The troubles were part of wider unrest that has hit the usually placid cotton- and gold-producing nation since President Blaise Compaore extended his 24-year rule with a landslide November poll win which rivals said was not credible.

Army chief of staff General Nabere Honore Traore told a news conference the soldiers’ contracts had been annulled for inciting public disorder and failing to respect military duties. He said 217 of them faced legal action.

Rising food prices and frustration at the slow pace of economic reform during Compaore’s rule have prompted street protests by students and others, while soldiers including Compaore’s own presidential guard have complained about pay.

Witnesses in the capital Ouagadougou and other towns said soldiers have looted shops and hijacked vehicles, sparking protests from shopkeepers angry at the government’s failure to rein the mutinous soldiers in.

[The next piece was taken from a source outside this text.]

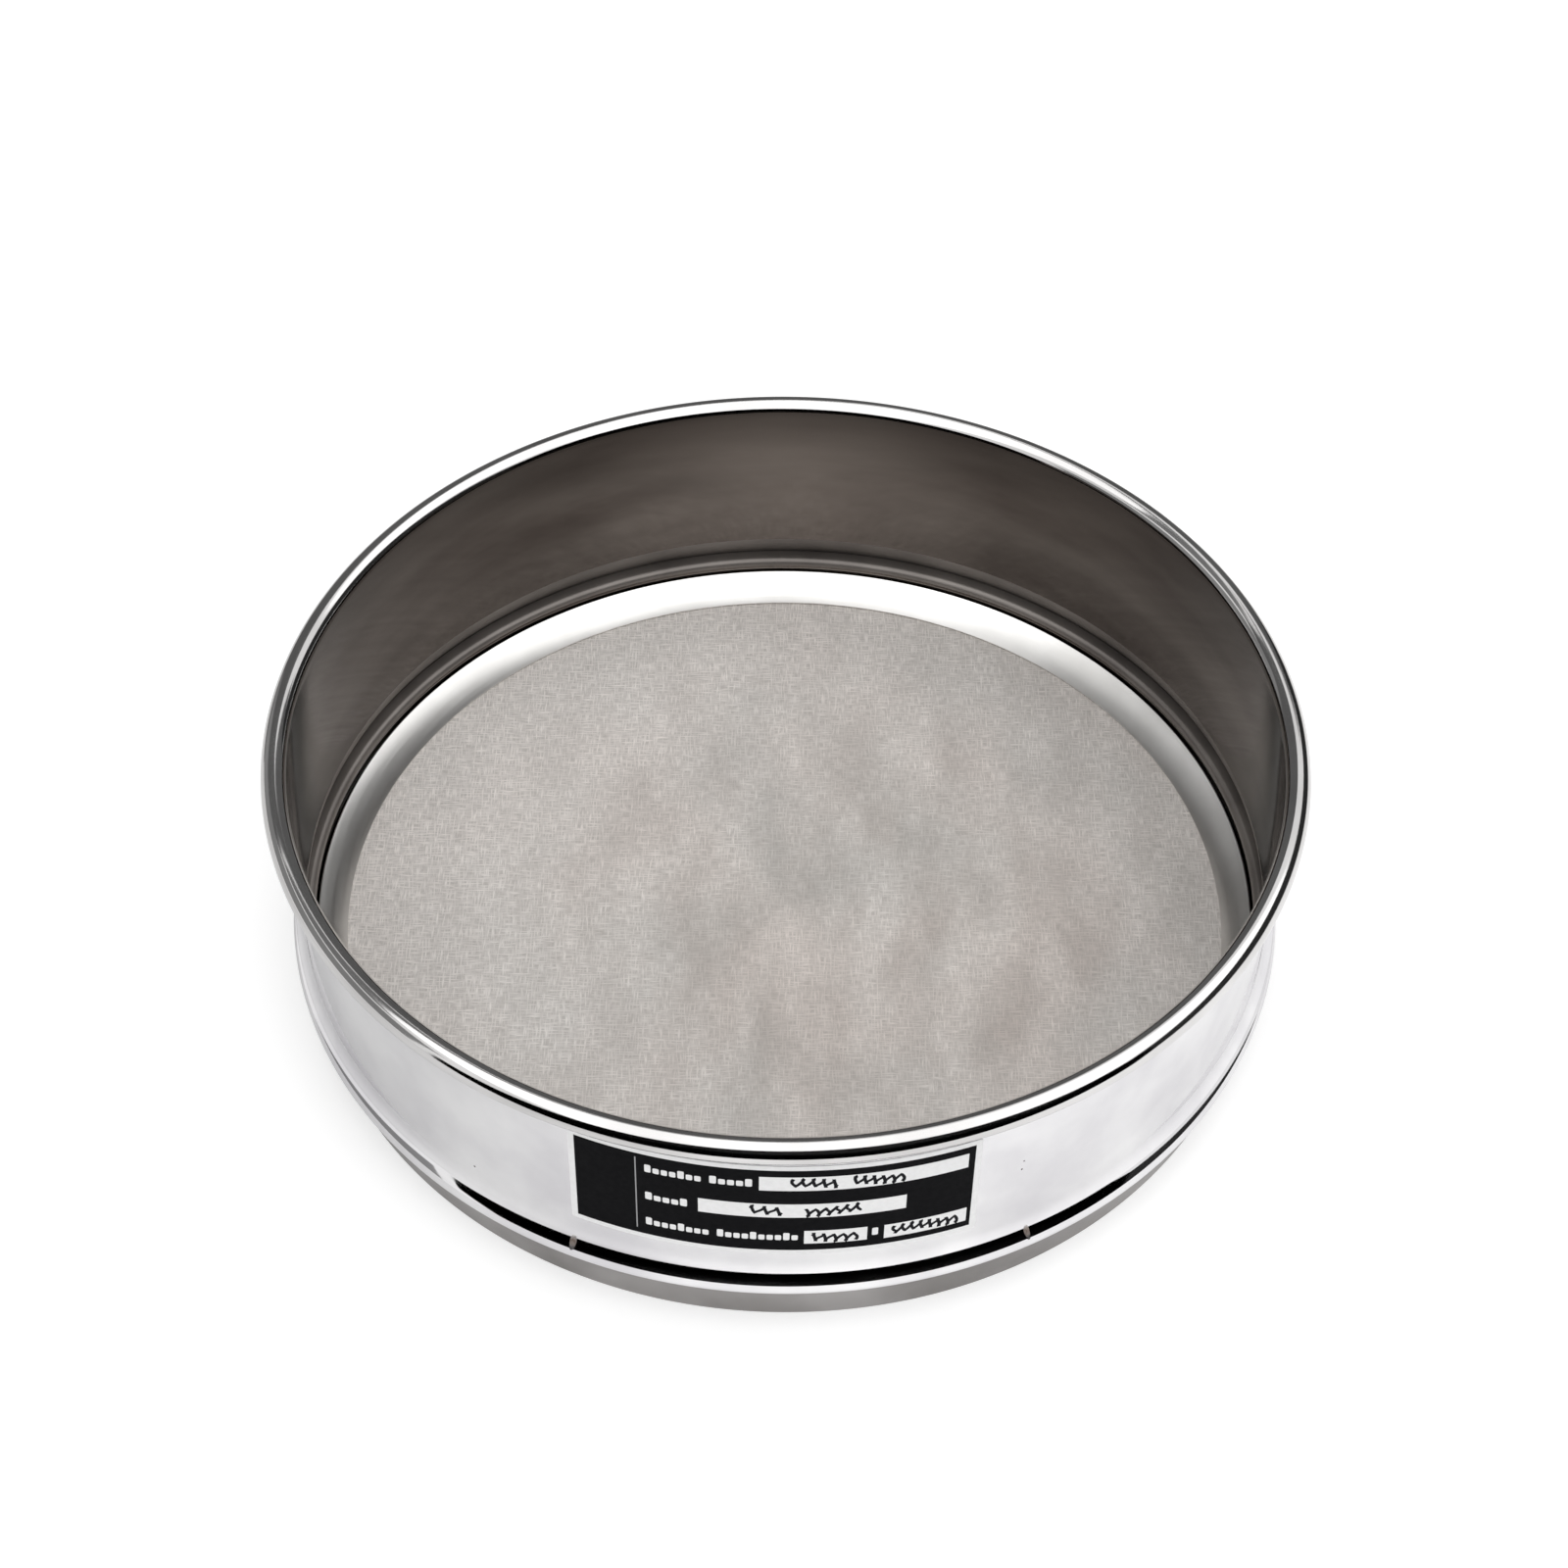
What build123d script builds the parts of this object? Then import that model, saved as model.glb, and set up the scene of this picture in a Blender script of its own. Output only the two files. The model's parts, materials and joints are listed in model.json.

At the beginning of June, seven people, including six soldiers, were killed and 33 injured when government troops crushed a mutiny in a military camp in Bobo Dioulasso, 350 km from the Burkina Faso capital.

Soldiers loyal to Compaore were ordered to attack the mutineers to stamp out a wave of protests in Bobo Dioulasso, the country’s economic capital, witnesses said. The minister said 25 civilians and eight soldiers were injured in the fighting and 57 mutinous soldiers were arrested.

In mid-April, soldiers fired their weapons near the presidential palace following a series of protests by the army.

Analysts say the protests add up to one of the most serious challenges to Compaore’s rule but note that there has been now coherent national movement along the lines of the “Arab Spring” uprisings that ousted leaders in Tunisia and Egypt.